Quelques-unes de ses aberrations suffiront à le démontrer.
Les charges retenues par R. Guénon pour discréditer Mme Blavatsky recouvrent l’éventail assez large de toutes les affirmations diffamantes dont on peut faire usage sans trop de crainte d’être démenti puisqu’il s’agit
d’appréciations subjectives ou d’affirmations incontrôlables :
-
il tire le portrait moral d’un monstre de duplicité (Cf. Théos. chap. VI, VII et VIII, pp. 72-92) en se fondant sur les seuls éléments fournis par les seuls ennemis de Mme Blavatsky, notamment Solovioff, Barlet et Gaboriau ;
-
il affirme que Mme Blavatsky et le Colonel Olcott ont appartenu à une Société occulte dont ils ont été expulsés en 1878 et qui leur tenait lieu de « centre initiatique », il s’agit d’une certaine « Fraternité hermétique de Louxor » sur laquelle il se dit bien renseigné (Cf. Théos., pp. 19-27). Ceci est de l’ordre de l’incontrôlable. Nous avons vu combien peu probable est l‘affiliation du Colonel Olcott et de Mme Blavatsky à cette société dont le nom est, par contre, curieusement identique à celle dont ils font mention, identité qu’ils n’ont pas manqué de dénoncer comme une imposture ;
-
il s’attache à discréditer totalement la Doctrine Théosophique à travers plusieurs de ses ouvrages en dénonçant l’abus et le détournement des termes sanskrits et des notions traditionnelles que ceux-ci recouvrent. ;
-
du Rapport Hodgson, enfin, assorti du verdict de la Société de Recherche Psychique, il accepte en bloc toutes les conclusions. Celles-ci dépeignant H.P.B. comme un imposteur ayant fait usage de faux et utilisant des trucages en guise de démonstrations psychiques (Cf. Théos., chap V, pp 61-71).

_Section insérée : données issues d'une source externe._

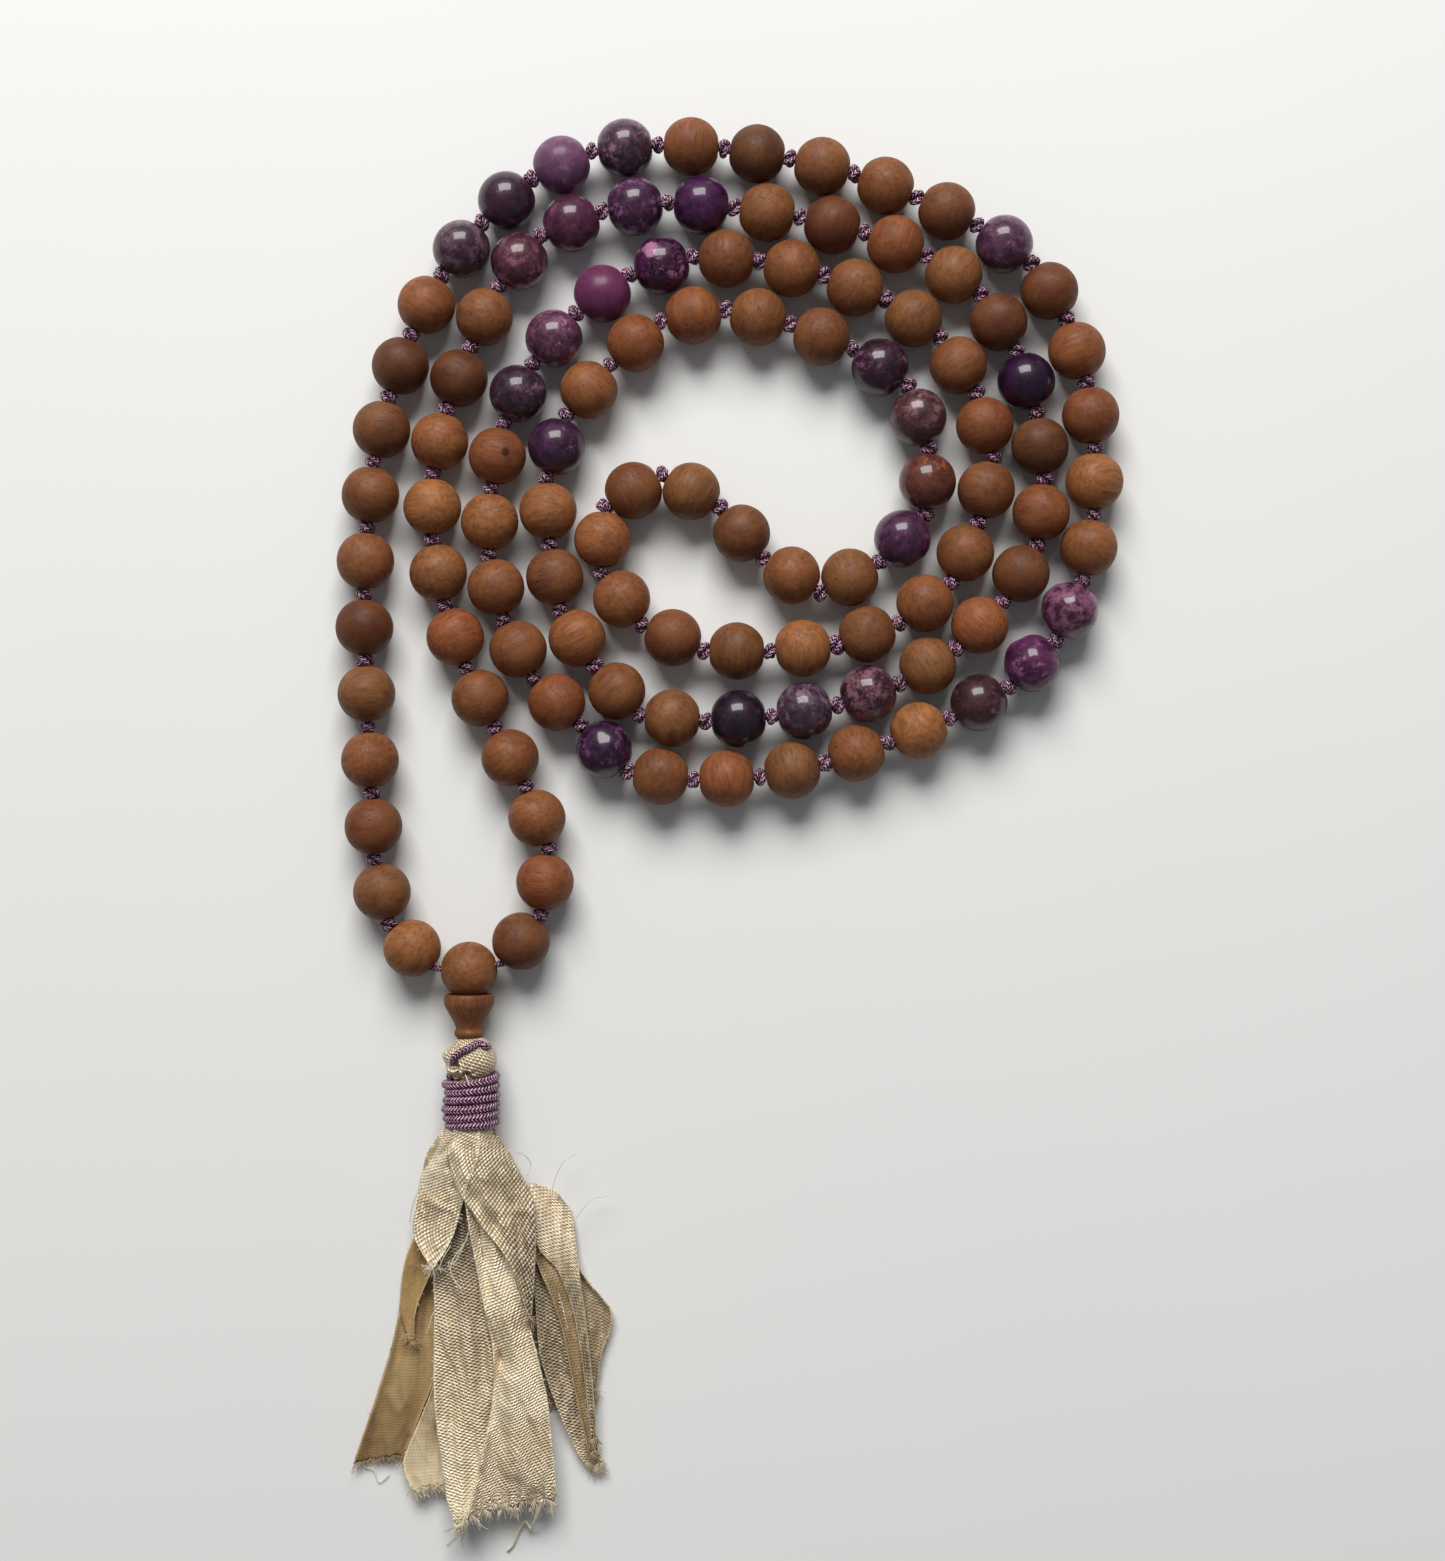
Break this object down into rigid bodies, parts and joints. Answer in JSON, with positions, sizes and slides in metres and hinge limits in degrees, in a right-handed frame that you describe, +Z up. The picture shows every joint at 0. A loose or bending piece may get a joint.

[1] Louis Renou (1896-1966) – Sanskritiste français internationalement reconnu, Membre de l’Institut et Professeur à la Sorbonne, spécialiste éminent des études indiennes et orientales. Il est l’auteur de travaux dans le domaine indo-aryen ancien (grammaire, lexicographie, éditions et traductions de texte littéraires et religieux).